Things began to spiral out of control for Yun in later youth. At the age of 19, he was detained in a mental institution when his classmates thought he was suicidal. With help from doctors and specialists, he eventually got the help he needed and was discharged. However, tragically a month later, his best friend, Yuma, died in a car accident. “That had a huge impact on my life. We played basketball together in junior high school, and Yuma was someone who was really strong,” explained Yun. “Yuma was still pursuing his dream of going to the NBA when he died, and I felt maybe there’s a meaning to this. I started to wonder how I could be useful, how I too could be strong like him, how I could overcome obstacles like Yuma had once done.”

Yun began to wonder what he could do with his life, and decided that working with the United Nations would be one of the most impactful ways to contribute.

Yun and the Socious team at the Web Summit in Lisbon in November  | SOCIOUS.IO

International career

Yun knew he would need at least a master’s degree to work at the U.N., so after returning to school after a lot of disruption in his life, he “somehow” got into a university and went on to complete a bachelor’s degree in international liberal studies at Waseda University, as well as a master’s in international law at the Graduate Institute of International and Development Studies in Geneva. After two years of unpaid internships with the United Nations High Commissioner for Refugees (UNHCR), he eventually realized his dream of a paid job at the U.N. “I guess two years of volunteer work paid off in the end,” he joked.

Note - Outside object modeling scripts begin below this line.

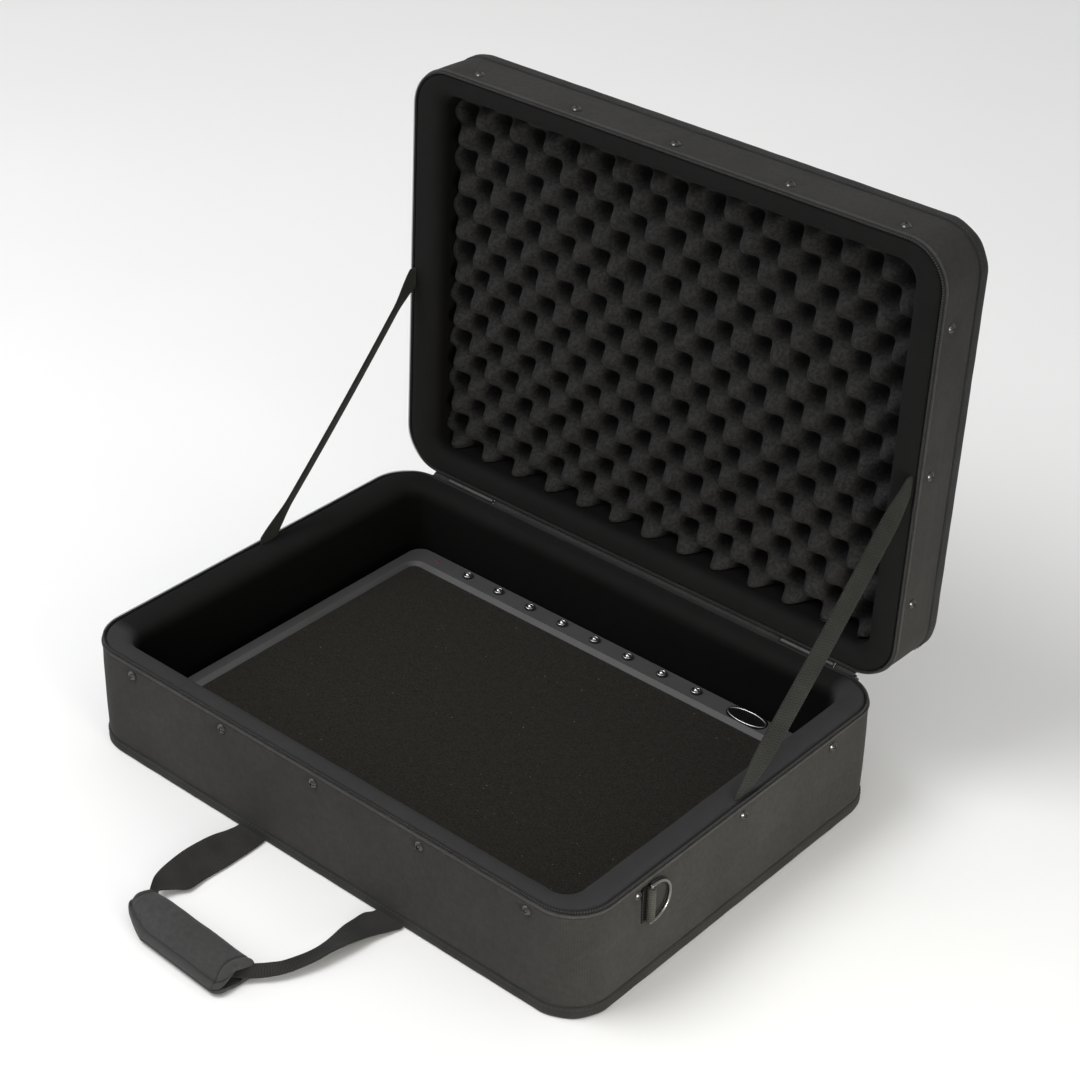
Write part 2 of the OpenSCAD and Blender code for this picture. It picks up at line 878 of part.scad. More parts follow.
module badge_plate() {
    color([0.5, 0.5, 0.5]) translate([badge_x, jack_y, board_top_z]) {
        linear_extrude(badge_t) rounded_rect(badge_w, badge_d, badge_d / 2 - 0.01);
        translate([0, 0, -board_deck_t]) linear_extrude(board_deck_t)
            square([badge_tab_w, badge_tab_t], center = true);
    }
}

module circuit_board() {
    color("darkgreen")
        translate([jack_first_x - laminate_over, laminate_y, board_base + laminate_up])
            cube([jack_pitch * (jack_count - 1) + 2 * laminate_over, laminate_d, laminate_t]);
}

module power_inlet() {
    color([0.05, 0.05, 0.05])
        translate([inlet_x, board_d / 2 - inlet_len, board_base + inlet_up]) rotate([-90, 0, 0])
            difference() {
                cylinder(h = inlet_len, r = inlet_r);
                translate([0, 0, inlet_floor]) cylinder(h = inlet_len, r = inlet_bore_r);
            }
}

module board_feet() {
    color([0.05, 0.05, 0.05]) at_corners(board_w - 2 * foot_inset, board_d - 2 * foot_inset)
        translate([0, 0, floor_top]) cylinder(h = board_feet_h, r = foot_r);
}

module board_screws() {
    color([0.5, 0.5, 0.5]) at_plate_screws() {
        translate([0, 0, board_base - plate_head_h]) cylinder(h = plate_head_h, r = plate_head_r);
        translate([0, 0, board_base]) cylinder(h = plate_screw_len, r = plate_screw_r);
    }
}

base_core();
base_cover();
base_bottom_panel();
base_bottom_binding();
base_liner();
base_floor_pad();
base_piping();
base_zip_tape();
base_screws();
dring_tab_right();
dring_tab_left();
dring_right();
dring_left();
handle_anchor_webs();
base_handle_web();
grip_wrap();
grip_padding();
grip_flap();
hinge_base_leaves();
hinge_pins();
hinge_lid_leaves();
hinge_screws_base();
hinge_screws_lid();
fabric_hinge();
stay_strap_right();
stay_strap_left();
lid_core();
lid_cover();
lid_top_panel();
lid_top_binding();
lid_liner();
lid_piping();
lid_zip_tape();
lid_screws();
lid_foam();
lid_handle_anchors();
lid_handle_web();
zip_slider_right();
zip_slider_left();
zip_pull_right();
zip_pull_left();
board_top();
board_base_plate();
loop_pad();
jack_bezels();
jack_contacts();
status_led();
badge_plate();
circuit_board();
power_inlet();
board_feet();
board_screws();
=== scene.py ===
"""Looks of the padded carry case: soft goods, materials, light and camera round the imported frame."""

import json
from math import atan2, cos, dist, exp, pi, radians, sin, sqrt, tau

import bmesh
import bpy
from mathutils import Matrix, Vector, noise


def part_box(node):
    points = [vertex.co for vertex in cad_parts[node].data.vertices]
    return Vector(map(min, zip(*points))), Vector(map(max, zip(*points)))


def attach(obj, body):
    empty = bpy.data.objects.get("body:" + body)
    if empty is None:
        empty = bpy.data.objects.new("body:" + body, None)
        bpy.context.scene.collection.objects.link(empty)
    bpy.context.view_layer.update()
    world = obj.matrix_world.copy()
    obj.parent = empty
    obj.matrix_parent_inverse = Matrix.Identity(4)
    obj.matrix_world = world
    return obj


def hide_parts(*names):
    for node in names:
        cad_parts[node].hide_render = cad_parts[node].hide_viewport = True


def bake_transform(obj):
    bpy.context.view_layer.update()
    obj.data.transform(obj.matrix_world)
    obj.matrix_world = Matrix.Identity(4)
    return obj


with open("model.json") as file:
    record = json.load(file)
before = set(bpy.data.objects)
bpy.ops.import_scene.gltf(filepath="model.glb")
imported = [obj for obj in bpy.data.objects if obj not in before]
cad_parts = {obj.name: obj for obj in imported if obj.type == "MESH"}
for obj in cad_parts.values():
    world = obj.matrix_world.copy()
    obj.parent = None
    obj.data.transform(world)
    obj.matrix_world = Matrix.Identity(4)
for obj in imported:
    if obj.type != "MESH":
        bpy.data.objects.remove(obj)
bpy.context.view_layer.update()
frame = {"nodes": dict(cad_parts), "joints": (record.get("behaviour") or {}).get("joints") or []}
MM = 0.001
UV_NAME = "Weave"
IDENTITY = Matrix.Identity(4)
UP = Vector((0, 0, 1))

# ---- Driving sizes, read from the frame ----

HALF_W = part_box("base_cover")[1].x
HALF_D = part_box("base_cover")[1].y
BASE_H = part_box("base_liner")[1].z
PANEL_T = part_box("base_bottom_panel")[1].z
FLOOR_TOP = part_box("base_floor_pad")[1].z
SHELF_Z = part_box("base_liner")[0].z
SIDE_RIM = HALF_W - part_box("base_floor_pad")[1].x
FRONT_RIM = HALF_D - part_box("base_floor_pad")[1].y
HINGE = next(j for j in frame["joints"] if j["name"] == "lid_hinge")
PIVOT = Vector(HINGE["pos_m"])
OPEN = radians(-HINGE["range_deg"][0])
LID_H = 62 * MM
RIM_GAP = 0.6 * MM
CORNER_R = 39 * MM
INNER_R = 16 * MM
LIP_INSET = 3 * MM
BINDING_H = 12 * MM

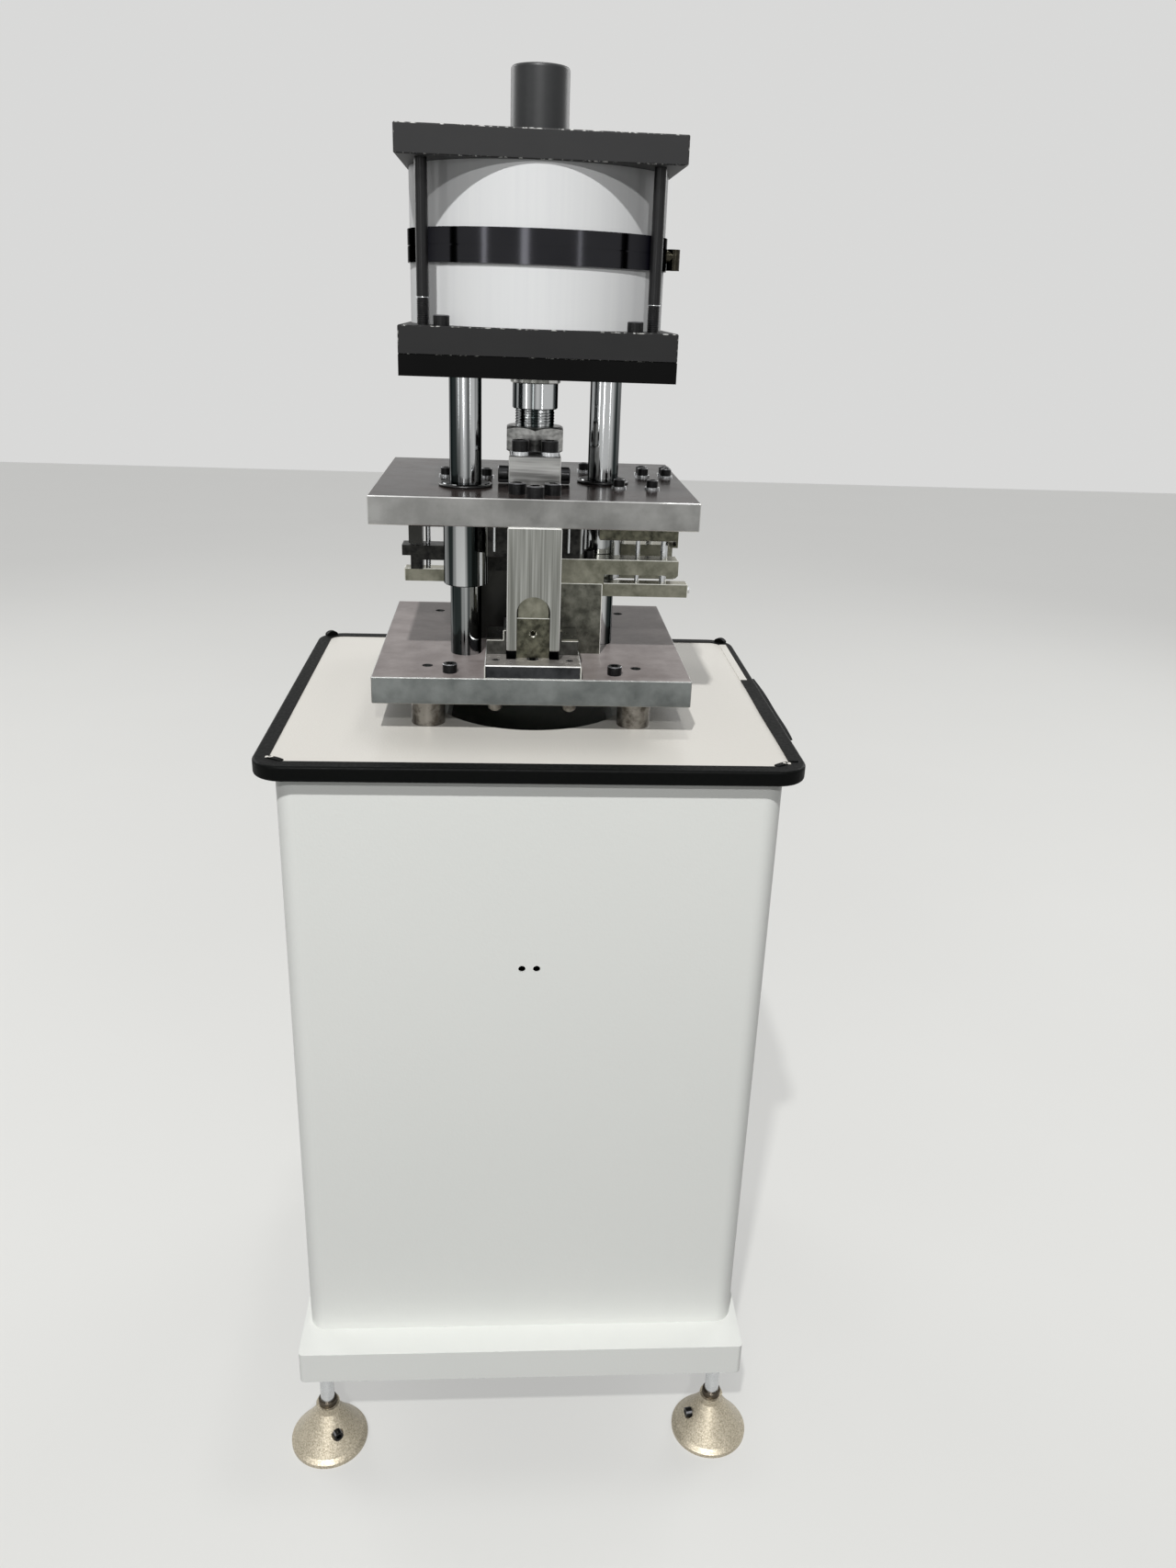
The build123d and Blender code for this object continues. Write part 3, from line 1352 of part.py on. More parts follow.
# Adapter plate and cylinder heads
tie_rod_places = [
    (sx * tie_rod_spacing / 2, ram_y + sy * tie_rod_spacing / 2) for sx in (-1, 1) for sy in (-1, 1)
]
head_screw_places = [
    (sx * head_screw_x, ram_y + sy * head_screw_y) for sx in (-1, 1) for sy in (-1, 1)
]
countersink = post_screw_thread / 2
with BuildPart() as adapter_plate:
    with BuildSketch(Plane.XY.offset(adapter_bottom)):
        with Locations((0, ram_y)):
            Rectangle(cylinder_square, cylinder_square)
            Circle(gland_body_diameter / 2, mode=Mode.SUBTRACT)
        with Locations(*post_places):
            Circle(post_screw_thread / 2, mode=Mode.SUBTRACT)
    extrude(amount=adapter_thickness)
    with BuildSketch(Plane.XY.offset(adapter_bottom)):
        with Locations(*post_places):
            Circle(post_diameter / 2)
    extrude(amount=post_socket, mode=Mode.SUBTRACT)
    with BuildSketch(Plane.XY.offset(adapter_top)):
        with Locations(*post_places):
            Circle(post_screw_thread)
    extrude(amount=-countersink, taper=45, mode=Mode.SUBTRACT)
    with BuildSketch(Plane.XY.offset(adapter_top)):
        with Locations(*head_screw_places):
            Circle(head_screw_thread / 2)
    extrude(amount=-head_screw_engagement, mode=Mode.SUBTRACT)
finish(adapter_plate, "adapter_plate")

head_screw = cap_screw(head_screw_thread, lower_head_thickness + head_screw_engagement)
with BuildPart() as cylinder_screws:
    with Locations(*[(x, y, lower_head_top) for x, y in head_screw_places]):
        add(head_screw)
    with BuildSketch(Plane.XY.offset(post_top - post_screw_depth)):
        with Locations(*post_places):
            Circle(post_screw_thread / 2)
    extrude(amount=adapter_top - post_top + post_screw_depth)
    with BuildSketch(Plane.XY.offset(adapter_top)):
        with Locations(*post_places):
            Circle(post_screw_thread)
    extrude(amount=-countersink, taper=45)
finish(cylinder_screws, "cylinder_screws")

lower_port_z = (adapter_top + lower_head_top) / 2
upper_port_z = (upper_head_bottom + upper_head_top) / 2
flange_port_z = (flange_bottom + flange_top) / 2
feed_y = ram_y + bore_diameter / 2 - port_feed_inset
with BuildPart() as cylinder_lower_head:
    with BuildSketch(Plane.XY.offset(adapter_top)):
        with Locations((0, ram_y)):
            Rectangle(cylinder_square, cylinder_square)
    extrude(amount=lower_head_thickness)
    chamfer(cylinder_lower_head.edges(), edge_break)
    with BuildSketch(Plane.XY.offset(adapter_top)):
        with Locations((0, ram_y)):
            Circle(gland_body_diameter / 2)
        with Locations(*head_screw_places):
            Circle(head_screw_thread / 2 + screw_gap)
    extrude(amount=lower_head_thickness, mode=Mode.SUBTRACT)
    with BuildSketch(Plane.XY.offset(lower_head_top)):
        with Locations((0, ram_y)):
            Circle(gland_flange_diameter / 2)
    extrude(amount=-gland_flange_height, mode=Mode.SUBTRACT)
    with BuildSketch(Plane.XY.offset(lower_head_top)):
        with Locations((0, ram_y)):
            Circle(barrel_diameter / 2)
            Circle(bore_diameter / 2, mode=Mode.SUBTRACT)
    extrude(amount=-barrel_register, mode=Mode.SUBTRACT)
    with BuildSketch(Plane.XY.offset(lower_head_top)):
        with Locations(*tie_rod_places):
            Circle(tie_rod_thread_diameter / 2)
    extrude(amount=-tie_rod_engagement, mode=Mode.SUBTRACT)
    with BuildSketch(Plane.XZ.offset(-ram_y - cylinder_square / 2)):
        with Locations((0, lower_port_z)):
            Circle(port_diameter / 2)
    extrude(amount=port_depth, mode=Mode.SUBTRACT)
    with BuildSketch(Plane.XY.offset(lower_port_z)):
        with Locations((0, feed_y)):
            Circle(port_feed_diameter / 2)
    extrude(amount=lower_head_thickness, mode=Mode.SUBTRACT)
finish(cylinder_lower_head, "cylinder_lower_head")

gland_bottom = adapter_bottom - gland_nose_drop
with BuildPart() as rod_gland:
    with BuildSketch(rod_axis_plane):
        Polygon(
            (rod_diameter / 2 + running_gap, gland_bottom),
            (gland_nose_diameter / 2 - edge_break, gland_bottom),
            (gland_nose_diameter / 2, gland_bottom + edge_break),
            (gland_nose_diameter / 2, adapter_bottom),
            (gland_body_diameter / 2, adapter_bottom),
            (gland_body_diameter / 2, lower_head_top - gland_flange_height),
            (gland_flange_diameter / 2, lower_head_top - gland_flange_height),
            (gland_flange_diameter / 2, lower_head_top),
            (rod_diameter / 2 + running_gap, lower_head_top),
            align=None,
        )
    revolve(axis=rod_axis)
finish(rod_gland, "rod_gland")

with BuildPart() as cylinder_barrels:
    for bottom in (lower_head_top, flange_top):
        with BuildSketch(Plane.XY.offset(bottom - barrel_register)):
            with Locations((0, ram_y)):
                Circle(barrel_diameter / 2)
                Circle(bore_diameter / 2, mode=Mode.SUBTRACT)
        extrude(amount=barrel_height + 2 * barrel_register)
finish(cylinder_barrels, "cylinder_barrels")

flange_radius = middle_flange_diameter / 2
with BuildPart() as middle_flange:
    with BuildSketch(Plane.XY.offset(flange_bottom)):
        with Locations((0, ram_y)):
            Circle(flange_radius)
            Circle(rod_diameter / 2 + running_gap, mode=Mode.SUBTRACT)
    extrude(amount=middle_flange_height)
    for bottom in (flange_bottom, flange_top - barrel_register):
        with BuildSketch(Plane.XY.offset(bottom)):
            with Locations((0, ram_y)):
                Circle(barrel_diameter / 2)
                Circle(bore_diameter / 2, mode=Mode.SUBTRACT)
        extrude(amount=barrel_register, mode=Mode.SUBTRACT)
    with BuildSketch(Plane.XY.offset(flange_port_z - middle_flange_groove / 2)):
        with Locations((0, ram_y)):
            Circle(flange_radius)
            Circle(flange_radius - middle_flange_groove, mode=Mode.SUBTRACT)
    extrude(amount=middle_flange_groove, mode=Mode.SUBTRACT)
    with BuildSketch(Plane.YZ.offset(flange_radius)):
        with Locations((ram_y, flange_port_z)):
            Circle(port_diameter / 2)
    extrude(amount=-port_depth, mode=Mode.SUBTRACT)
    with BuildSketch(Plane.XY.offset(flange_bottom)):
        with Locations((bore_diameter / 2 - port_feed_inset, ram_y)):
            Circle(port_feed_diameter / 2)
    extrude(amount=middle_flange_height / 2, mode=Mode.SUBTRACT)
    with BuildSketch(Plane.XZ.offset(-ram_y - flange_radius)):
        with Locations((0, flange_port_z)):
            Circle(port_diameter / 2)
    extrude(amount=port_depth, mode=Mode.SUBTRACT)
    with BuildSketch(Plane.XY.offset(flange_port_z)):
        with Locations((0, feed_y)):
            Circle(port_feed_diameter / 2)
    extrude(amount=middle_flange_height / 2, mode=Mode.SUBTRACT)
finish(middle_flange, "middle_flange")

elbow_x = flange_radius + elbow_reach - elbow_diameter / 2
with BuildPart() as air_elbow:
    with BuildSketch(Plane.YZ.offset(flange_radius - screw_engagement)):
        with Locations((ram_y, flange_port_z)):
            Circle(port_diameter / 2)
    extrude(amount=screw_engagement)
    with BuildSketch(Plane.YZ.offset(flange_radius)):
        with Locations((ram_y, flange_port_z)):
            Circle(elbow_diameter / 2)
    extrude(amount=elbow_x - flange_radius)
    with BuildSketch(Plane.XY.offset(flange_port_z - elbow_diameter)):
        with Locations((elbow_x, ram_y)):
            Circle(elbow_diameter / 2)
    extrude(amount=elbow_diameter * 1.5)
    with BuildSketch(Plane.XY.offset(flange_port_z - elbow_diameter)):
        with Locations((elbow_x, ram_y)):
            Circle(elbow_bore / 2)
    extrude(amount=elbow_diameter, mode=Mode.SUBTRACT)
    with BuildSketch(Plane.YZ.offset(elbow_x)):
        with Locations((ram_y, flange_port_z)):
            Circle(elbow_bore / 2)
    extrude(amount=flange_radius - screw_engagement - elbow_x, mode=Mode.SUBTRACT)
finish(air_elbow, "air_elbow")

with BuildPart() as cylinder_upper_head:
    with BuildSketch(Plane.XY.offset(upper_head_bottom)):
        with Locations((0, ram_y)):
            Rectangle(cylinder_square, cylinder_square)
    extrude(amount=upper_head_thickness)
    chamfer(cylinder_upper_head.edges(), edge_break)
    with BuildSketch(Plane.XY.offset(upper_head_bottom)):
        with Locations((0, ram_y)):
            Circle(tail_diameter / 2 + running_gap)
        with Locations(*tie_rod_places):
            Circle(tie_rod_thread_diameter / 2)
    extrude(amount=upper_head_thickness, mode=Mode.SUBTRACT)
    with BuildSketch(Plane.XY.offset(upper_head_bottom)):
        with Locations((0, ram_y)):
            Circle(piston_nut_recess / 2)
    extrude(amount=piston_nut_clearance, mode=Mode.SUBTRACT)
    with BuildSketch(Plane.XY.offset(upper_head_bottom)):
        with Locations((0, ram_y)):
            Circle(barrel_diameter / 2)
            Circle(bore_diameter / 2, mode=Mode.SUBTRACT)
    extrude(amount=barrel_register, mode=Mode.SUBTRACT)
    with BuildSketch(Plane.XY.offset(upper_head_top)):
        with Locations((0, ram_y)):
            Circle(cap_diameter / 2)
            Circle(cap_diameter / 2 - cap_wall, mode=Mode.SUBTRACT)
    extrude(amount=-cap_register, mode=Mode.SUBTRACT)
    with BuildSketch(Plane.XY.offset(upper_head_top)):
        with Locations(*tie_rod_places):
            Circle(tie_pocket_diameter / 2)
    extrude(amount=-tie_pocket_depth, mode=Mode.SUBTRACT)
    with BuildSketch(Plane.XZ.offset(-ram_y - cylinder_square / 2)):
        with Locations((0, upper_port_z)):
            Circle(port_diameter / 2)
    extrude(amount=port_depth, mode=Mode.SUBTRACT)
    with BuildSketch(Plane.XY.offset(upper_head_bottom)):
        with Locations((0, feed_y)):
            Circle(port_feed_diameter / 2)
    extrude(amount=upper_head_thickness / 2, mode=Mode.SUBTRACT)
finish(cylinder_upper_head, "cylinder_upper_head")

# Tie rods, their nuts and the cap over the rod's tail
tie_nut_seat = upper_head_top - tie_pocket_depth
with BuildPart() as tie_rods:
    with BuildSketch(Plane.XY.offset(lower_head_top - tie_rod_engagement)):
        with Locations(*tie_rod_places):
            Circle(tie_rod_thread_diameter / 2)
    extrude(amount=tie_nut_seat + tie_nut_height + tie_nut_spare - lower_head_top + tie_rod_engagement)
    with BuildSketch(Plane.XY.offset(lower_head_top + tie_rod_thread_length)):
        with Locations(*tie_rod_places):
            Circle(tie_rod_diameter / 2)
    extrude(amount=upper_head_bottom - lower_head_top - tie_rod_thread_length)
finish(tie_rods, "tie_rods")

tie_nut = hex_nut(tie_nut_across, tie_nut_height, tie_rod_thread_diameter)
with BuildPart() as tie_rod_nuts:
    with Locations(*[(x, y, tie_nut_seat) for x, y in tie_rod_places]):
        add(tie_nut)
finish(tie_rod_nuts, "tie_rod_nuts")

with BuildPart() as top_cap:
    with BuildSketch(Plane.XY.offset(upper_head_top - cap_register)):
        with Locations((0, ram_y)):
            Circle(cap_diameter / 2)
    extrude(amount=cap_top - upper_head_top + cap_register)
    fillet(top_cap.edges().group_by(Axis.Z)[-1], cap_wall * 0.8)
    with BuildSketch(Plane.XY.offset(upper_head_top - cap_register)):
        with Locations((0, ram_y)):
            Circle(cap_diameter / 2 - cap_wall)
    extrude(amount=cap_top - upper_head_top + cap_register - cap_wall, mode=Mode.SUBTRACT)
finish(top_cap, "top_cap")
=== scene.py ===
"""Looks for the window profile punching press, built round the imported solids."""
import math

import bpy
import numpy as np
from mathutils import Matrix, Vector


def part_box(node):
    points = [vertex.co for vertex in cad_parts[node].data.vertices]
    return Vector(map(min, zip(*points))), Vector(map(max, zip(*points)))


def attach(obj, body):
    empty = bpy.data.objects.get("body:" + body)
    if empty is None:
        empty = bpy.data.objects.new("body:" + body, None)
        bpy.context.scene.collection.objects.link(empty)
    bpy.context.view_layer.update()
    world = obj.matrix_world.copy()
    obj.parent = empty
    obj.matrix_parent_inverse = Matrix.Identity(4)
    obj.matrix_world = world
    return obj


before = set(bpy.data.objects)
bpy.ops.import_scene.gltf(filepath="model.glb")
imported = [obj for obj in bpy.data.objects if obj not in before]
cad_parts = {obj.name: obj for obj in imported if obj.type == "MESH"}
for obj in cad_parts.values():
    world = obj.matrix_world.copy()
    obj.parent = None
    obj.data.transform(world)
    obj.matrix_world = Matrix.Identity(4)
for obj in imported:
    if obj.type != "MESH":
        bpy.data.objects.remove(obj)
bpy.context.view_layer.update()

# Camera
# The viewing angle of the photograph, solved from the square plates, the plinth and the table: a wide phone
# lens held 1.4 m above the floor, 1.4 m in front of the middle of the press.
image_width = 1280
focal_pixels = 1306.84
camera_place = Vector((-0.026, -1.4157, 1.406))
camera_yaw = -0.0719
camera_pitch = 0.3836
camera_roll = 0.0369
sensor_width = 36.0

level = Vector((-math.sin(camera_yaw), math.cos(camera_yaw), 0.0))
right = Vector((math.cos(camera_yaw), math.sin(camera_yaw), 0.0))
forward = level * math.cos(camera_pitch) - Vector((0, 0, 1)) * math.sin(camera_pitch)
up = right.cross(forward)
right_rolled = right * math.cos(camera_roll) + up * math.sin(camera_roll)
up_rolled = up * math.cos(camera_roll) - right * math.sin(camera_roll)
camera = bpy.data.objects.new("camera", bpy.data.cameras.new("camera"))
camera.data.sensor_fit = "HORIZONTAL"
camera.data.sensor_width = sensor_width
camera.data.lens = focal_pixels / image_width * sensor_width
camera.matrix_world = Matrix((
    (right_rolled.x, up_rolled.x, -forward.x, camera_place.x),
    (right_rolled.y, up_rolled.y, -forward.y, camera_place.y),
    (right_rolled.z, up_rolled.z, -forward.z, camera_place.z),
    (0, 0, 0, 1),
))
bpy.context.scene.collection.objects.link(camera)
bpy.context.scene.camera = camera


# Floor and light
# A plain pale floor under a pale sky. Two small lamps in front, one high and one low, draw the two arches of
# shadow under the cylinder's square head, and one overhead lights the tops. Three tall strips put upright
# lights in the round parts, and two wide soft lamps light the back.
def linear(code):
    """Turns an sRGB hex colour into the linear colour that a node takes."""
    parts = [int(code[i:i + 2], 16) / 255 for i in (1, 3, 5)]
    return tuple(p / 12.92 if p <= 0.04045 else ((p + 0.055) / 1.055) ** 2.4 for p in parts) + (1.0,)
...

Yun’s first job was working with Syrian refugees in Lebanon: visiting refugee camps, gathering data about their needs and overseeing their well-being. Despite the satisfaction he found in the assignment, he still wanted to deal more directly with the beneficiaries in the conflict zones, and so began working with the International Committee of the Red Cross, well regarded as an organization whose protocols allow it to get closer to those most immediately in need. “When conflict happens, the U.N. will usually get their cars out of the way,” he said — “and then the ICRC will then just drive straight into the conflict.”

Getting donors’ attention

Yun’s work at the Red Cross took him to Iraq during the conflict with the Islamic State group, often observing the Red Cross treat injured Islamic State operatives when Iraqi doctors refused to. He also worked with Rohingya refugees from Myanmar in Bangladesh, one of the world’s most intractable refugee issues. He began to realize that help for these people was often dependent on garnering the world’s attention.

“These organizations — the U.N., the Red Cross — they rely on donations, and donors’ attention is very important as to where the money goes, and I have seen some good projects that have been suspended not because the need doesn’t exist but because of the donors’ new focus on this or that new issue, and so I thought, ‘Maybe there’s a better way.’”

Yun, a serial impact entrepreneur and angel investor and a full-stack developer, has led teams at the Red Cross, the UNHCR and social ventures. | YUICO TAIYA

Social solutions with revenue

Yun thought there could be room for business to step in and take up the slack on underfunded projects outside of immediate conflict zones, helping to solve social and environmental problems while still maintaining financial sustainability by generating revenue.

He took himself back to school for a second master’s to study social innovation, returning to Japan in 2018. After founding his first social venture and experiencing the challenges of hiring mission-aligned talent, he realized the need for an organization like Socious.

For the future, Yun hopes that Socious can help other social innovators work not just in startups, but eventually move into established corporations. “These large corporations have a huge impact on society, and if some of them have more ethical, sustainable and gender-equal practices, then the impact on society will be massive,” he said.

For the rest of us who are inspired by Yun’s story, he insists that it is never too late. “It’s a marathon, not a sprint,” he said. “Maybe you know what you want to do when you are 12, but I know people who find their calling when they are 60, and they do amazing things in their lives. I believe experiencing different things will help you find your calling — there are no meaningless experiencesin life.”